Futurism
Während Künstliche Intelligenz (KI) zum meistdiskutierten Thema in Unternehmenskreisen avanciert, eilen Führungskräfte förmlich, diese allgegenwärtige Technologie in jeden Aspekt ihrer täglichen Abläufe zu integrieren. Inmitten dieses Trends sehen sich viele Angestellte zunehmend von Sorgen geplagt – um die Zukunft ihrer Arbeitsplätze, die Auswirkungen der Automatisierung auf die Einkommensungleichheit und die Aussicht auf eine höhere Arbeitsbelastung. Diese Befürchtungen scheinen sich als goldene Gelegenheit für Top-Manager zu erweisen, um ihre Ziele zu erreichen.

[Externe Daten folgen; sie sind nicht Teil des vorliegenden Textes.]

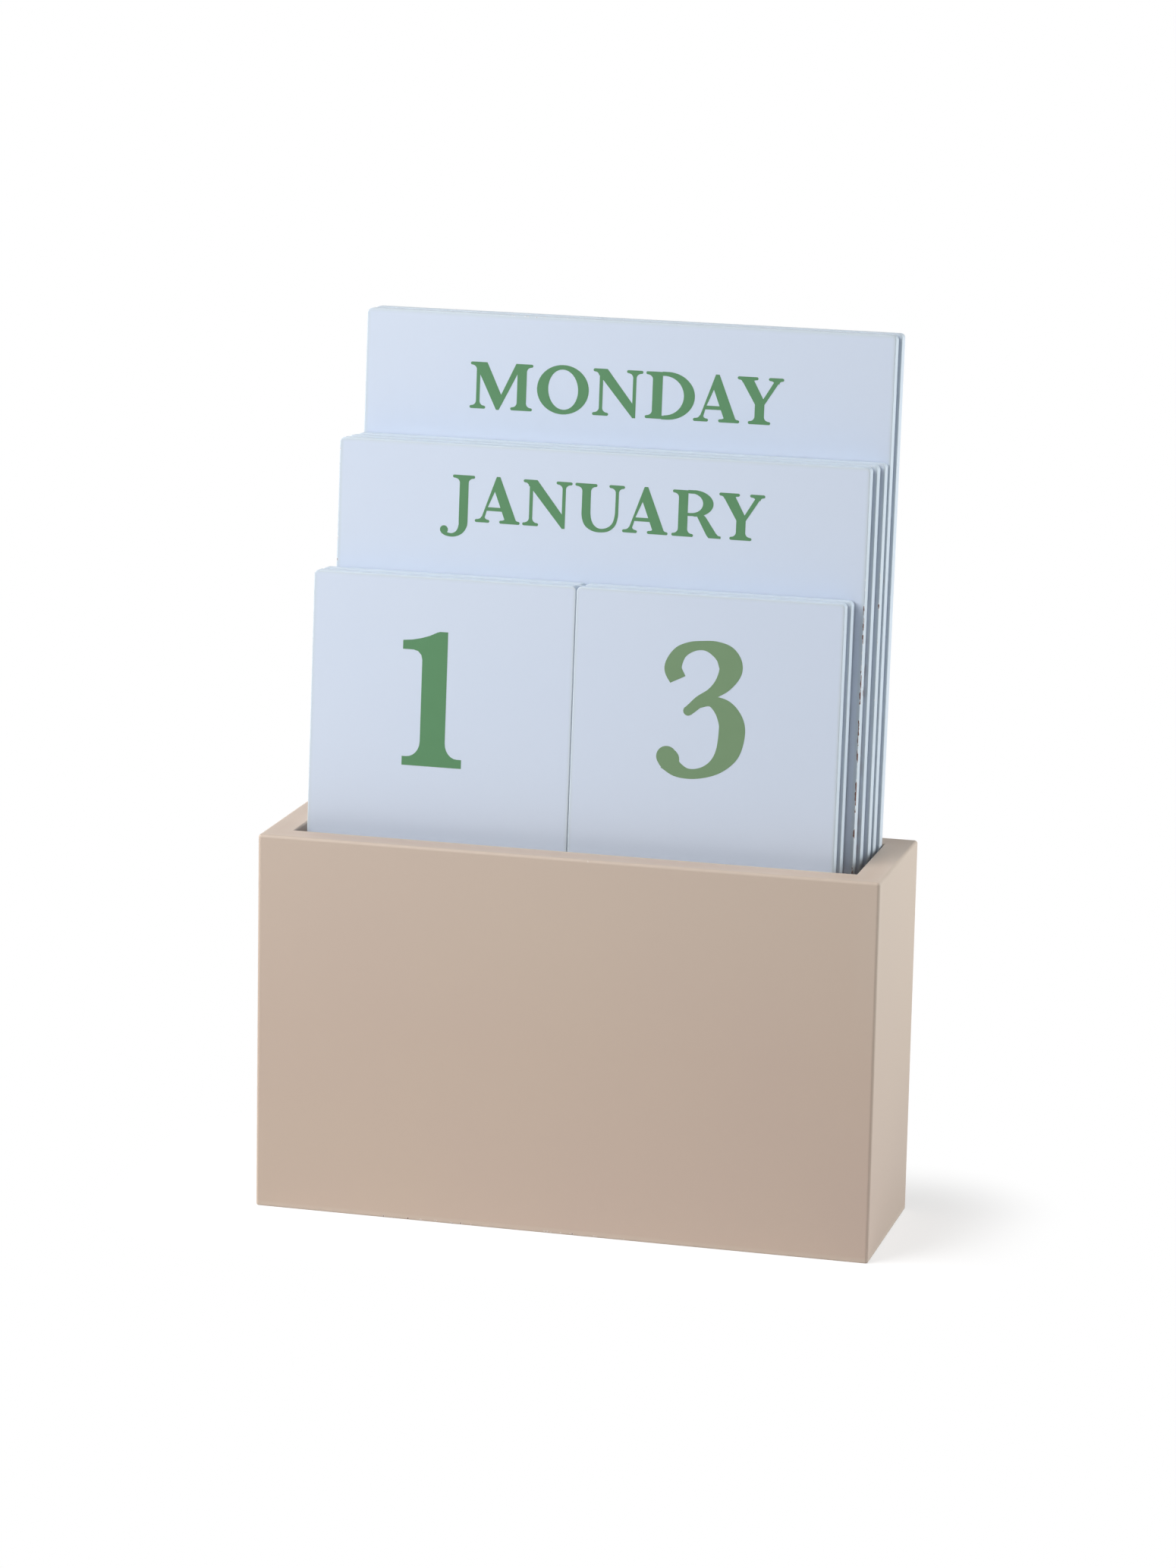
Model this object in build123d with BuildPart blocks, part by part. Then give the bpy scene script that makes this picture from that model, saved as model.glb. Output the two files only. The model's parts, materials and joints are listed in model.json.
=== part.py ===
"""Perpetual desk calendar: an open box of painted panels holding nine lift-out boards.

Origin: middle of the box's underside. +Z is up, +X is to the right of a reader who
looks at the front, and +Y runs to the back. All lengths are in millimetres.

Weekday boards stand at the back, month boards in front of them and two columns of
number boards at the front. The whole stack leans back until its rearmost board meets
the box's rear rim, and each board stands a little further right than the one before
it, so that the right-hand edges show as a fan.
"""
from build123d import *
from math import cos, radians, sin, tan
import os

os.makedirs("parts", exist_ok=True)

# --- driving sizes of the boards ---------------------------------------------------
board_width = 102.6        # a month or weekday board; two number boards side by side
board_thickness = 2.8
number_height = 116.7      # along the board, which leans
month_height = 141.2
weekday_height = 164.7
board_corner = 1.2         # rounding of a board's four corners
board_edge = 0.35          # softening of a board's painted edges
lean = radians(3.8)        # of the whole stack, towards the back

# --- driving sizes of the box ------------------------------------------------------
box_height = 73.3
wall = 5.6                 # painted board of one thickness all round
base_thickness = 5.6
outer_edge = 1.0           # rounding of the rim and the upright corners, outside
inner_edge = 0.5           # rounding of the rim, inside
underside_edge = 0.4       # rounding where the box meets the table

# --- clearances --------------------------------------------------------------------
board_gap = 0.2            # between one layer of boards and the next
column_gap = 0.2           # between the two columns of number boards
rest_clearance = 0.2       # before the first layer and behind the last one
floor_clearance = 0.1      # under the boards
right_clearance = 0.2      # beside the rearmost board, which stands furthest right
left_room = 0.9            # beside the foremost boards, which stand furthest left

# How much further right each layer stands than the one before it, front to back.
fan_steps = [0.65, 1.85, 0.75, 0.85, 0.4, 0.6]

# --- sizes that follow from those --------------------------------------------------
layers = len(fan_steps) + 1
stack_depth = layers * board_thickness + (layers - 1) * board_gap
layer_pitch = (board_thickness + board_gap) / cos(lean)
inner_height = box_height - base_thickness
inner_depth = stack_depth / cos(lean) + inner_height * tan(lean) + 2 * rest_clearance
inner_width = left_room + board_width + sum(fan_steps) + right_clearance
box_depth = inner_depth + 2 * wall
box_width = inner_width + 2 * wall
number_width = (board_width - column_gap) / 2

# Lowest rear edge of the rearmost board, from the rear rim that it leans on.
floor_z = base_thickness + floor_clearance
last_rear_y = inner_depth / 2 - rest_clearance - (box_height - floor_z) * tan(lean)
first_left_x = left_room - inner_width / 2


def board_plane(layer, left_x, width):
    """Rear face of a board: origin at the middle of its lowest rear edge, Z to the front."""
    rear_y = last_rear_y - (layers - 1 - layer) * layer_pitch
    return Plane(
        origin=(left_x + width / 2, rear_y, floor_z),
        x_dir=(1, 0, 0),
        z_dir=(0, -cos(lean), sin(lean)),
    )


def layer_left_x(layer):
    """Left-hand edge of a layer, counted from the front."""
    return first_left_x + sum(fan_steps[:layer])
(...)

Obwohl KI – oft fälschlicherweise als Sammelbegriff verwendet, wo eigentlich große Sprachmodelle (LLMs) oder prädiktive Chatbots gemeint sind – in ihrem aktuellen Zustand keine unmittelbar bevorstehende Arbeitsrevolution ankündigt, stellen CEOs fest, dass die bloße Drohung mit KI-gestützter Automatisierung denselben Zweck hervorragend erfüllt.
Entlassungen und Produktivitätsdruck: KI als Vorwand
Wie Axios diese Woche hervorhob, nutzen CEOs die Einführung von KI zunehmend als mächtigen Hebel, um Entlassungen zu rechtfertigen oder künftige Personalabbauwellen vorzubereiten. So erklärte Andy Jassy, CEO von Amazon, kürzlich, KI werde „unsere gesamte Unternehmensbelegschaft wahrscheinlich reduzieren“, während Führungskräfte von JPMorgan Investoren mitteilten, KI werde eine „10-prozentige Reduzierung der Mitarbeiterzahl“ ermöglichen.
Auf direktere Weise drohen andere, wie Tobi Lütke, CEO von Shopify, den Arbeitnehmern offen, indem sie erklären, KI sei nunmehr „die Grundannahme“. Laut Axios müssen Personalverantwortliche bei Shopify, wenn sie menschliche Mitarbeiter einstellen, begründen, warum KI für eine bestimmte Position keine bessere Option wäre.
Diese Art pessimistischer Botschaften geht einher mit steigenden Erwartungen an die Mitarbeiterproduktivität. Eine aktuelle Umfrage ergab, dass 77 % der Arbeitnehmer angaben, KI erhöhe ihre Arbeitsbelastung. Ein erstaunlicher Anteil von 39 % davon entfällt auf die Behebung grober Fehler der fehlerhaften Technologie.
Alte Taktiken im neuen Gewand
Obwohl KI ein relativ junges Phänomen ist, sind solche Einschüchterungstaktiken nicht neu.
Das Konzept der „Arbeitsdisziplin“ ist ein Begriff, der manchmal in Diskussionen zur Angebotsökonomie auftaucht. Er beschreibt umfassende wirtschaftliche Maßnahmen, die darauf abzielen, die Arbeitnehmer auf Linie zu halten, um die Unternehmensgewinne hochzuhalten. Dies geschieht durch die Unterdrückung von Gewerkschaften, das Eindämmen des Lohnwachstums und die Drohung der Arbeitslosigkeit über den Köpfen der Arbeitnehmer.
In diesem Sinne ist KI in ihrer aktuellen Form nichts anderes als eine neue Peitsche, die CEOs gegen ihre Angestellten einsetzen. Sie bewirkt, was Jeffrey Sonnenfeld, Professor an der Yale School of Management, den „Indoktrinationseffekt“ bei Arbeitnehmern nennt.
Sonnenfeld erklärte gegenüber Axios, dass „CEOs die Drohung mit KI nutzen, um den Mitarbeitern eine frühzeitige und präventive Warnung zu geben, die darauf abzielt, die Mitarbeiter psychologisch und intellektuell auf mögliche zukünftige Veränderungen oder schwierige Entscheidungen (wie Entlassungen oder erhöhte Belastungen) vorzubereiten und so starke oder plötzliche negative Reaktionen zu verhindern, die sich später ausbreiten und erhebliche Störungen verursachen könnten.“
Ein gestörter Arbeitsmarkt und steigende Anforderungen
Nachdem KI-gestützte Spam-Bots den Arbeitsmarkt verwüstet haben, ist es zudem schwieriger denn je geworden, eine neue Stelle zu finden. Mit KI befinden sich die Arbeitnehmer in einer schwachen Position, während die Arbeitgeber mehr Produktivität für weniger Lohn fordern. Wenn die Wahl darin besteht, härter zu arbeiten oder entlassen zu werden, sind die Mitarbeiter weniger geneigt, Verbesserungen der Lebensqualität zu fordern oder sich in Gewerkschaften zu organisieren, die ihnen solche Verbesserungen verschaffen könnten.
Und das bedeutet natürlich, dass die Top-Manager der Unternehmen einen größeren Anteil am Kuchen erhalten.